Ensure that the previously passing unit tests still pass

tox run -e py312-package-unit-runner -- --remote-data=any

Write and run test_transform.py

Success

Write unit tests to ensure the transformation works as intended. This can use test data from the data/tests/ directory, or hard-code simple test data.

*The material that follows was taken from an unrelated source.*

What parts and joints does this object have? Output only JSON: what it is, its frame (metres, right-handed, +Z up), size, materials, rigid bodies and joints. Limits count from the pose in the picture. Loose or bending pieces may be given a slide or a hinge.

Write unit tests to confirm that columns with °C metadata units are converted to °F, their column names change, and other columns are untouched. Use a simple hard-coded dataframe for test data.

test_transform.py
diff --git a/tests/able_weather/datasets/weather/open_meteo/runner/test_transform.py b/tests/able_weather/datasets/weather/open_meteo/runner/test_transform.py
index e69de29..0fc611c 100644
--- a/tests/able_weather/datasets/weather/open_meteo/runner/test_transform.py
+++ b/tests/able_weather/datasets/weather/open_meteo/runner/test_transform.py
@@ -0,0 +1,45 @@
+import pandas as pd
+
+from able_weather.datasets.weather.open_meteo.runner import transform
+
+
+def make_sample_df() -> pd.DataFrame:
+    """Create a tiny dataframe with temperatures in Celsius."""
+    return pd.DataFrame(
+        {
+            "date": pd.date_range("2023-01-01", periods=2, freq="h", tz="UTC"),
+            "temperature_deg_c_2m": [0.0, 100.0],
+            "apparent_temperature_deg_c": [0.0, 10.0],
+            "dew_point_temperature_deg_c_2m": [0.0, 5.0],
+            "relative_humidity_2m": [100.0, 50.0],
+        }
+    )
+
+
+def test_celsius_to_fahrenheit() -> None:
+    """Verify basic Celsius→Fahrenheit conversion."""
+    assert transform.celsius_to_fahrenheit(0.0) == 32.0
+    assert transform.celsius_to_fahrenheit(100.0) == 212.0
+
+
+def test_transform_temperature_conversion() -> None:
+    """Temperature columns should be converted and renamed."""
+    df = make_sample_df()
+    result = transform.transform(df.copy())
+
+    # temperature_deg_c_2m should be converted and renamed
+    assert "temperature_deg_f_2m" in result.columns
+    assert "temperature_deg_c_2m" not in result.columns
+    assert result.loc[0, "temperature_deg_f_2m"] == 32.0
+    assert result.loc[1, "temperature_deg_f_2m"] == 212.0
+
+    # Other Celsius columns should be converted but keep their names
+    assert result.loc[0, "apparent_temperature_deg_f"] == 32.0
+    assert result.loc[1, "apparent_temperature_deg_f"] == 50.0
+    assert result.loc[0, "dew_point_temperature_deg_f_2m"] == 32.0
+    assert result.loc[1, "dew_point_temperature_deg_f_2m"] == 41.0
+
+    # Relative humidity should remain unchanged
+    assert "relative_humidity_2m" in result.columns
+    assert result.loc[0, "relative_humidity_2m"] == 100.0
+    assert result.loc[1, "relative_humidity_2m"] == 50.0

Then test and debug if needed the functionality. This unit test does not require the remote data, so --remote-data=any can be ommitted.

tox run -e py312-package-unit-runner

Commit and CI

Commit the changes, push to github, and ensure all the continuous integration tests pass. NOTE: The CI tests will skip any tests marked with remote-data.